Workshop #1 – Harmonization of Clinical and Biological Data

This workshop was facilitated by Eva Steliarova-Foucher (IARC) and Serban Negoita (NCI) and focused on identifying 1) the categories of data items/elements that should be considered for data exchanges as part of an International Childhood Cancer Data Partnership, 2) standards used for data collection, including definitions, formats, and quality measures, and 3) genetic and molecular data with clinical/phenotypic data for childhood tumors.

Workshop #2 – Interoperability

This workshop was facilitated by Johanna Goderre (NCI) and Eric Durbin (Kentucky Cancer Registry) and focused on: (1) identifying high-priority datasets that would be valuable for data sharing, (2) describing characteristics, sources, and availability for each dataset, (3) distinguishing between technical interoperability, scientific interoperability, and semantic interoperability, (4) detailing potential advantages or challenges as they relate to interoperability for each dataset, and (5) identifying tangible interoperability goals and objectives that can be accomplished through international collaboration.

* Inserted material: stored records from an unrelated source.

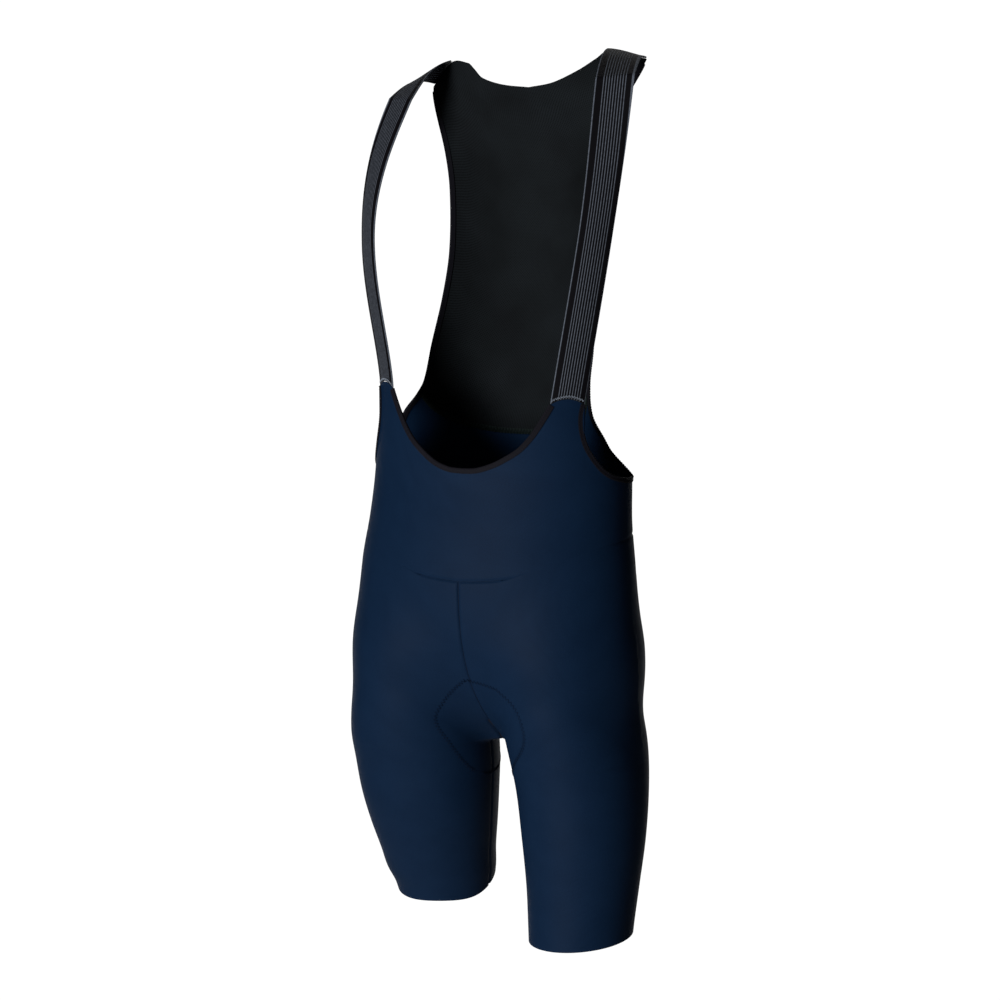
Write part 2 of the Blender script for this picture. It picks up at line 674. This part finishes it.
def striped_webbing(name, ground, line):
    material, tree, shader = new_material(name)
    place = add(tree, "ShaderNodeTexCoord")
    parts = add(tree, "ShaderNodeSeparateXYZ", {"Vector": place.outputs["UV"]})
    across = add(tree, "ShaderNodeMath", {0: parts.outputs["X"], 1: STRAP_WIDTH * MM}, operation="DIVIDE")
    step = (PINSTRIPES["last"] - PINSTRIPES["first"]) / (PINSTRIPES["count"] - 1)
    counted = add(tree, "ShaderNodeMath", {0: across.outputs[0], 1: PINSTRIPES["first"]},
                  operation="SUBTRACT")
    cycle = add(tree, "ShaderNodeMath", {0: counted.outputs[0], 1: step}, operation="DIVIDE")
    nearest = add(tree, "ShaderNodeMath", {0: cycle.outputs[0]}, operation="ROUND")
    inside = add(tree, "ShaderNodeClamp", {"Value": nearest.outputs[0], "Min": 0.0,
                 "Max": PINSTRIPES["count"] - 1.0})
    off = add(tree, "ShaderNodeMath", {0: cycle.outputs[0], 1: inside.outputs[0]}, operation="SUBTRACT")
    miss = add(tree, "ShaderNodeMath", {0: off.outputs[0]}, operation="ABSOLUTE")
    pin = add(tree, "ShaderNodeMapRange", {"Value": miss.outputs[0], "From Min": 0.22, "From Max": 0.07},
              interpolation_type="SMOOTHSTEP")
    centred = add(tree, "ShaderNodeMath", {0: across.outputs[0], 1: 0.5}, operation="SUBTRACT")
    outwards = add(tree, "ShaderNodeMath", {0: centred.outputs[0]}, operation="ABSOLUTE")
    border = add(tree, "ShaderNodeMapRange", {"Value": outwards.outputs[0], "From Min": 0.462,
                 "From Max": 0.474}, interpolation_type="SMOOTHSTEP")
    lines = add(tree, "ShaderNodeMath", {0: pin.outputs["Result"], 1: border.outputs["Result"]},
                operation="MAXIMUM")
    cloth = add(tree, "ShaderNodeMapping", {"Vector": place.outputs["UV"], "Scale": (1000, 1000, 1000)})
    ribs = add(tree, "ShaderNodeTexWave", {"Vector": cloth.outputs["Vector"], "Scale": 0.26,
               "Distortion": 0.3}, wave_type="BANDS", bands_direction="Y")
    worn = add(tree, "ShaderNodeTexNoise", {"Vector": cloth.outputs["Vector"], "Scale": 0.35, "Detail": 3.0})
    broken = add(tree, "ShaderNodeMapRange", {"Value": ribs.outputs["Fac"], "To Min": 0.62, "To Max": 1.0})
    uneven = add(tree, "ShaderNodeMapRange", {"Value": worn.outputs["Fac"], "From Min": 0.25,
                 "From Max": 0.6, "To Min": 0.55, "To Max": 1.0})
    strength = add(tree, "ShaderNodeMath", {0: broken.outputs["Result"], 1: uneven.outputs["Result"]},
                   operation="MULTIPLY")
    share = add(tree, "ShaderNodeMath", {0: lines.outputs[0], 1: strength.outputs[0]},
                operation="MULTIPLY")
    colour = add(tree, "ShaderNodeMix", {"Factor": share.outputs[0], 6: linear(ground), 7: linear(line)},
                 data_type="RGBA")
    raised = add(tree, "ShaderNodeMath", {0: ribs.outputs["Fac"], 1: lines.outputs[0]}, operation="ADD")
    bump = add(tree, "ShaderNodeBump", {"Height": raised.outputs[0], "Strength": 0.35, "Distance": 0.0004})
    tree.links.new(colour.outputs[2], shader.inputs["Base Color"])
    tree.links.new(bump.outputs["Normal"], shader.inputs["Normal"])
    shader.inputs["Roughness"].default_value = 0.62
    shader.inputs["Specular IOR Level"].default_value = 0.08
    return {"material": material, "slot": "webbing"}


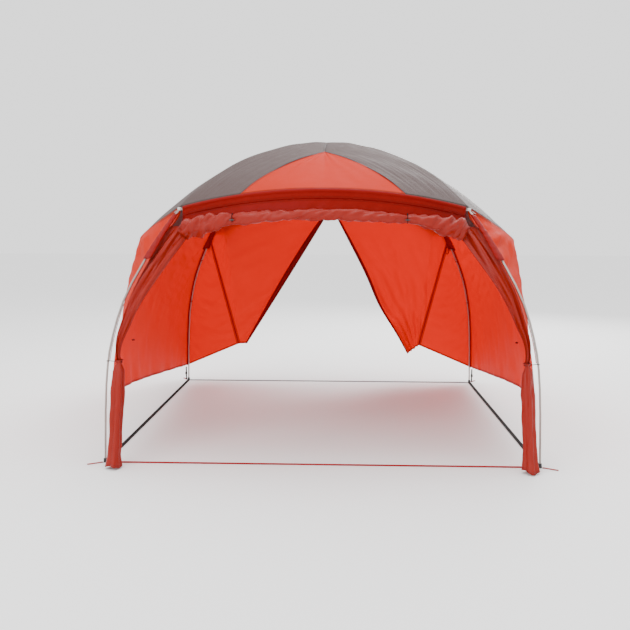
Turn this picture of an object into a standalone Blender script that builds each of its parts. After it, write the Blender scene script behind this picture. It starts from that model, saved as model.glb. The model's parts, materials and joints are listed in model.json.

Workshop #3 – Data Governance and Data Exchange

This workshop was facilitated by Michel Coleman (London School of Hygiene and Tropical Medicine) and Chuck Wiggins (New Mexico Tumor Registry) and focused on:

  • Identifying the main issues of data ownership, governance and exchange that must be addressed to initiate and sustain the International Childhood Cancer Data Partnership
  • Providing a framework for the development of data sharing agreements in support of the International Childhood Cancer Data Partnership
  • Identifying the policies, infrastructure and procedures that will be required to ensure a secure environment for the International Childhood Cancer Data Partnership and to govern user access to this data resource.

Workshop #4 – Innovative Models and Data Management

This workshop was facilitated by Jaime Guidry Auvil (NCI) and Gijs Geleijnse (The Netherlands Comprehensive Cancer Organization) and focused on establishing:

  • A common understanding of the opportunities and drawbacks of data anonymization to enable collaborative data analyses across geographies
  • Pragmatic scenarios for data access across geographies, addressing various legal and technological realities
  • A vision on the usage of innovative data models to facilitate the international childhood data initiative.

In order to keep the discussion ongoing, six work-streams have been identified to follow up on the conference:

  1. Crafting a report on the key elements discussed during the Conference and publishing a scientific article on the conference.
  2. Identifying critical research questions that necessitate more effective data sharing.
  3. Developing a map of available data in participating countries / Mapping ongoing initiatives.
  4. Establishing a mapping of methodologies useful for enhancing data sharing.
  5. A task force on overcoming legislative barriers.
  6. A communication task force to share this work with European and international institutions, patient associations, and the G7.

NAACCR will continue to work with the NCI to implement these workstreams. The ultimate goal of these efforts is to identify opportunities and initiate pilot projects to enhance international pediatric data sharing, progressing in incremental steps.

This article was prepared in collaboration with Fernanda Silva Michels, MSc, PhD, ODS-C.